#### [EXERCISE DIRECTIONS]
Stop after the line containing "return node.outputs[2]": print each line exactly from the first line of the listing up to that point.

○ ○ ○

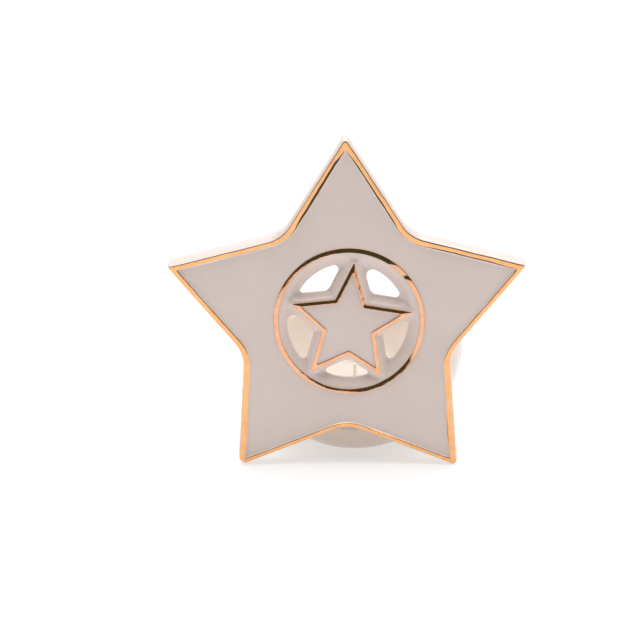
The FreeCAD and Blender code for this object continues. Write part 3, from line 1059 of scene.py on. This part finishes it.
def noise_node(tree, scale, detail=2.0, rough=0.5):
    """Noise in the part's own metres; scale is in bumps per metre."""
    place = add_node(tree, "TexCoord").outputs["Object"]
    values = {"Scale": scale, "Detail": detail, "Roughness": rough, "Vector": place}
    return add_node(tree, "TexNoise", values).outputs["Fac"]


def ramp_node(tree, source, dark, light, low=NOISE_LOW, high=NOISE_HIGH):
    """Maps a value between low and high onto two colours."""
    ramp = add_node(tree, "ValToRGB", {"Fac": source})
    for element, place, colour in zip(ramp.color_ramp.elements, (low, high), (dark, light)):
        element.position = place
        element.color = (*colour, 1)
    return ramp.outputs["Color"]


def range_node(tree, source, to_low, to_high, low=NOISE_LOW, high=NOISE_HIGH):
    """Maps a value between low and high onto another range."""
    values = {"From Min": low, "From Max": high, "To Min": to_low, "To Max": to_high, "Value": source}
    return add_node(tree, "MapRange", values).outputs["Result"]


def mix_node(tree, share, first, second):
    """Blends a socket's colour with a second colour or, where the second is a number, two values."""
    node = tree.nodes.new("ShaderNodeMix")
    if isinstance(second, float):
        set_inputs(tree, node, {"Factor": share, 2: first, 3: second})
        return node.outputs[0]
    node.data_type = "RGBA"
    second = (*second, 1) if isinstance(second, tuple) else second
    set_inputs(tree, node, {"Factor": share, 6: first, 7: second})
    return node.outputs[2]


def relief(tree, shader, height, depth):
    """A fine relief of that depth in metres."""
    bump = add_node(tree, "Bump", {"Strength": 1.0, "Distance": depth, "Height": height})
    set_inputs(tree, shader, {"Normal": bump.outputs["Normal"]})


def glaze_material(name, colours):
    """Warm ivory glaze: a clear, smooth coat over pale clay, with faint cloudiness and ripple."""
    material, tree, shader = new_material(name)
    tint = ramp_node(tree, noise_node(tree, 45, 3.0, 0.55), *colours, 0.35, 0.65)
    sheen = range_node(tree, noise_node(tree, 90), 0.07, 0.13)
    set_inputs(tree, shader, {"Base Color": tint, "Roughness": sheen, "IOR": 1.5})
    relief(tree, shader, noise_node(tree, 260, 1.0), 0.00002)
    return material


def cup_tint(tree, glaze, place, height):
    """The glaze's colour over the cup: darker and browner below as painted shade, paler inside as painted
    light.
    """
    painted_shade = range_node(tree, height, 0.0, 1.0, *PAINTED_SHADE_HEIGHTS)
    outside = mix_node(tree, painted_shade, glaze, CUP_PAINTED_SHADE_BELOW)
    middle = (CUP_AXIS[0] * MM, CUP_AXIS[1] * MM, WIDEST_HEIGHT * MM)
    away = add_node(tree, "VectorMath", {0: place, 1: middle})
    away.operation = "DISTANCE"
    painted_light = range_node(tree, away.outputs["Value"], 1.0, 0.0, *PAINTED_LIGHT_REACH)
    return mix_node(tree, painted_light, outside, CUP_PAINTED_LIGHT_INSIDE)


def wiped_foot(tree, height):
    """One where the clay is bare at the foot and zero above it, with a slightly uneven line between."""
    shift = range_node(tree, noise_node(tree, 120), -0.00015, 0.00015)
    line = add_node(tree, "Math", {0: height, 1: shift})
    return range_node(tree, line.outputs["Value"], 1.0, 0.0, *GLAZE_STARTS)


def cup_material():
    """The same glaze on the cup: paler inside as painted light, darker and browner down the outside as
    painted shade, and wiped away from the foot so that bare clay shows under it."""
    material = glaze_material("glaze_on_cup", CUP_GLAZE)
    tree = material.node_tree
    shader = next(n for n in tree.nodes if n.type == "BSDF_PRINCIPLED")
    glaze, sheen = (shader.inputs[name].links[0].from_socket for name in ("Base Color", "Roughness"))
    place = add_node(tree, "TexCoord").outputs["Object"]
    height = add_node(tree, "SeparateXYZ", {"Vector": place}).outputs["Z"]
    tint = cup_tint(tree, glaze, place, height)
    bare = wiped_foot(tree, height)
    clay = ramp_node(tree, noise_node(tree, 1500, 3.0), *BARE_CLAY)
    mixed = {"Base Color": mix_node(tree, bare, tint, clay), "Roughness": mix_node(tree, bare, sheen, 0.85)}
    set_inputs(tree, shader, mixed)
    return material


def metal_material(name, tint_noise, sheen_noise, colours, rough, high=NOISE_HIGH):
    """Metal with a mottled colour and an uneven polish. Returns the material, its tree and shader,
    and the noise that roughens it."""
    material, tree, shader = new_material(name)
    mottle = noise_node(tree, *tint_noise)
    tint = ramp_node(tree, mottle, *colours, NOISE_LOW, high)
    worn = noise_node(tree, *sheen_noise) if sheen_noise else mottle
    sheen = range_node(tree, worn, *rough)
    set_inputs(tree, shader, {"Metallic": 1.0, "Base Color": tint, "Roughness": sheen})
    return material, tree, shader, worn


def lustre_material(name, colours):
    """Fired gold lustre: bright metal, thinner and browner in places, with fine brush marks."""
    material, tree, shader, _ = metal_material(name, (380, 3.0, 0.6), (900,), colours, (0.05, 0.14), 0.62)
    relief(tree, shader, noise_node(tree, 1400), 0.000012)
    return material


def aluminium_material():
    """Thin drawn aluminium, a little dull, with drawing marks up its wall."""
    noise_of = (700, 4.0, 0.65)
    material, tree, shader, grain = metal_material("can_aluminium", noise_of, None, ALUMINIUM, (0.25, 0.42))
    relief(tree, shader, grain, 0.00001)
    return material


def wax_material():
    """White paraffin wax: light scatters inside it, and its top is slightly mottled."""
    material, tree, shader = new_material("wax")
    mottle = noise_node(tree, 350, 3.0)
    tint, sheen = ramp_node(tree, mottle, *WAX), range_node(tree, mottle, 0.38, 0.55)
    scatter = {"Subsurface Weight": 0.6, "Subsurface Radius": (1.0, 0.8, 0.6), "Subsurface Scale": 0.002}
    set_inputs(tree, shader, {"Base Color": tint, "Roughness": sheen, **scatter})
    relief(tree, shader, mottle, 0.00004)
    return material


def cotton_material():
    """Waxed cotton cord, off white."""
    material, tree, shader = new_material("wick_cotton")
    fibre = noise_node(tree, 6000, 3.0)
    set_inputs(tree, shader, {"Base Color": ramp_node(tree, fibre, *COTTON), "Roughness": 0.8})
    relief(tree, shader, fibre, 0.00005)
    return material


def tin_material():
    """Tinplate with a soft sheen."""
    return metal_material("tin_plate", (1200, 3.0), None, TIN, (0.30, 0.45))[0]


def floor_material():
    """Plain white sheet, lit softly from below as on a light table."""
    material, tree, shader = new_material("white_sweep")
    glow = {"Emission Color": (1, 1, 1, 1), "Emission Strength": 0.46}
    tint = ramp_node(tree, noise_node(tree, 60), *SHEET)
    set_inputs(tree, shader, {"Base Color": tint, "Roughness": 0.9, **glow})
    return material


# ---- putting the object together


def build_object():
    """Every piece with its material, each one in place of its CAD node."""
    glaze_panel = glaze_material("glaze_on_panel", GLAZE)
    glaze_medallion = glaze_material("glaze_on_medallion", GLAZE)
    glaze_cup = cup_material()
    border_lustre = lustre_material("gold_lustre_border", BORDER_LUSTRE)
    inner_lustre = lustre_material("gold_lustre_inner", INNER_LUSTRE)
    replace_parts(make_panel(glaze_panel), "star_panel")
    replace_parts(make_border_gilding(border_lustre), "outline_gold_line")
    # Dark strips along the gold's inner edge: a painted reflection of the dark surroundings.
    make_painted_reflection_edges(lustre_material("gold_lustre_painted_reflection", PAINTED_REFLECTION_LUSTRE))
    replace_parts(make_ring_gilding(inner_lustre), "ring_gold_line")
    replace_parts(make_small_star_gilding(inner_lustre), "small_star_gold_line")
    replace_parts(make_medallion(glaze_medallion), "pierced_medallion")
    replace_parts(make_cup(glaze_cup), "cup")
    make_luting(glaze_cup)
    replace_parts(make_can(aluminium_material()), "tealight_can")
    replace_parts(make_wax(wax_material()), "tealight_wax")
    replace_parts(make_wick(cotton_material()), "tealight_wick")
    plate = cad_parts["wick_sustainer"]
    for place in plate.material_slots:
        place.material = tin_material()


build_object()

# ---- floor, light and camera

FLOOR_SIZE = 4.0
FRONT_WALL = (0.065, 0.085, 0.062)
BACK_WALL = (0.80, 0.80, 0.80)
CEILING = (1.1, 1.1, 1.1)


def make_floor():
    """A wide plain sheet under the object."""
    corners = [(x * FLOOR_SIZE, y * FLOOR_SIZE, 0) for x, y in ((-1, -1), (1, -1), (1, 1), (-1, 1))]
    mesh = bpy.data.meshes.new("floor")
    mesh.from_pydata(corners, [], [(0, 1, 2, 3)])
    mesh.materials.append(floor_material())
    link("floor", mesh)


def softbox(name, place, target, width, height, power):
    """A rectangular area light at place, facing target; sizes in metres, power in watts."""
    data = bpy.data.lights.new(name, "AREA")
    data.shape = "RECTANGLE"
    data.size, data.size_y = width, height
    data.energy = power
    obj = link(name, data)
    obj.location = place
    obj.rotation_euler = (Vector(target) - Vector(place)).to_track_quat("-Z", "Y").to_euler()


def make_world():
    """Studio surroundings: a wide bright ceiling, pale sides and back, dark behind the camera."""
    world = bpy.data.worlds.new("studio")
    bpy.context.scene.world = world
    world.use_nodes = True
    tree = world.node_tree
    tree.nodes.clear()
    output = add_node(tree, "OutputWorld")
    background = add_node(tree, "Background")
    set_inputs(tree, output, {"Surface": background.outputs["Background"]})
    facing = add_node(tree, "SeparateXYZ", {"Vector": add_node(tree, "TexCoord").outputs["Generated"]})
    behind = range_node(tree, facing.outputs["Y"], 0.0, 1.0, -0.55, -0.1)
    walls = ramp_node(tree, behind, FRONT_WALL, BACK_WALL, 0.0, 1.0)
    overhead = range_node(tree, facing.outputs["Z"], 0.0, 1.0, 0.72, 0.82)
    set_inputs(tree, background, {"Color": mix_node(tree, overhead, walls, CEILING)})


def make_camera():
    """The camera, a little above the star and turned slightly, as the object was seen."""
    azimuth, elevation, roll = math.radians(1.652), math.radians(16.48), math.radians(0.626)
    distance, lens = 0.7189, 125.9
    across, above = -8.52, 0.65
    target = Vector((across * MM, CREST_Y * MM, (STAR_HEIGHT + above) * MM))
    back = Vector((
        math.sin(azimuth) * math.cos(elevation),
        -math.cos(azimuth) * math.cos(elevation),
        math.sin(elevation),
    ))
    data = bpy.data.cameras.new("camera")
    data.lens = lens
    data.sensor_width = 36
    data.clip_start = 0.01
    obj = link("camera", data)
    obj.location = target + back * distance
    facing = (-back).to_track_quat("-Z", "Y")
    obj.rotation_euler = (facing @ Matrix.Rotation(-roll, 3, "Z").to_quaternion()).to_euler()
    bpy.context.scene.camera = obj


make_floor()
softbox("light_above", place=(0.0, 0.12, 0.75), target=(0, 0.05, 0), width=0.9, height=0.8, power=4.6)
make_world()
make_camera()
bpy.context.scene.view_settings.view_transform = "Standard"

○ ○ ○

#### [COMPLETE ANSWER]
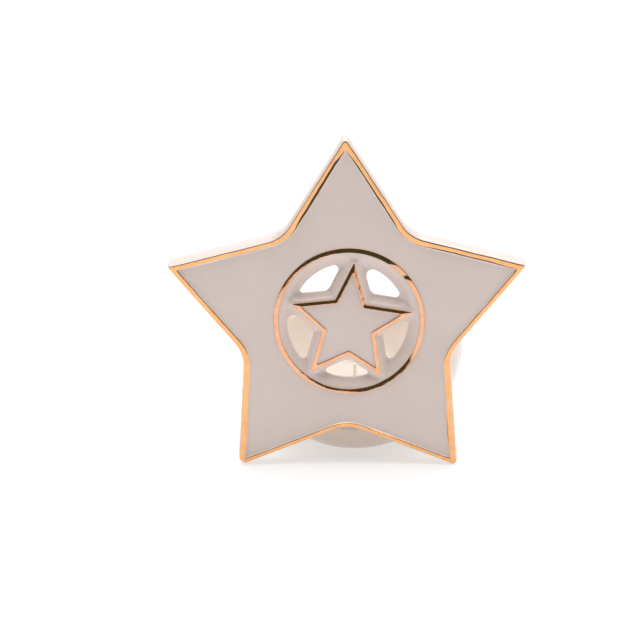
The FreeCAD and Blender code for this object continues. Write part 3, from line 1059 of scene.py on. This part finishes it.
def noise_node(tree, scale, detail=2.0, rough=0.5):
    """Noise in the part's own metres; scale is in bumps per metre."""
    place = add_node(tree, "TexCoord").outputs["Object"]
    values = {"Scale": scale, "Detail": detail, "Roughness": rough, "Vector": place}
    return add_node(tree, "TexNoise", values).outputs["Fac"]


def ramp_node(tree, source, dark, light, low=NOISE_LOW, high=NOISE_HIGH):
    """Maps a value between low and high onto two colours."""
    ramp = add_node(tree, "ValToRGB", {"Fac": source})
    for element, place, colour in zip(ramp.color_ramp.elements, (low, high), (dark, light)):
        element.position = place
        element.color = (*colour, 1)
    return ramp.outputs["Color"]


def range_node(tree, source, to_low, to_high, low=NOISE_LOW, high=NOISE_HIGH):
    """Maps a value between low and high onto another range."""
    values = {"From Min": low, "From Max": high, "To Min": to_low, "To Max": to_high, "Value": source}
    return add_node(tree, "MapRange", values).outputs["Result"]


def mix_node(tree, share, first, second):
    """Blends a socket's colour with a second colour or, where the second is a number, two values."""
    node = tree.nodes.new("ShaderNodeMix")
    if isinstance(second, float):
        set_inputs(tree, node, {"Factor": share, 2: first, 3: second})
        return node.outputs[0]
    node.data_type = "RGBA"
    second = (*second, 1) if isinstance(second, tuple) else second
    set_inputs(tree, node, {"Factor": share, 6: first, 7: second})
    return node.outputs[2]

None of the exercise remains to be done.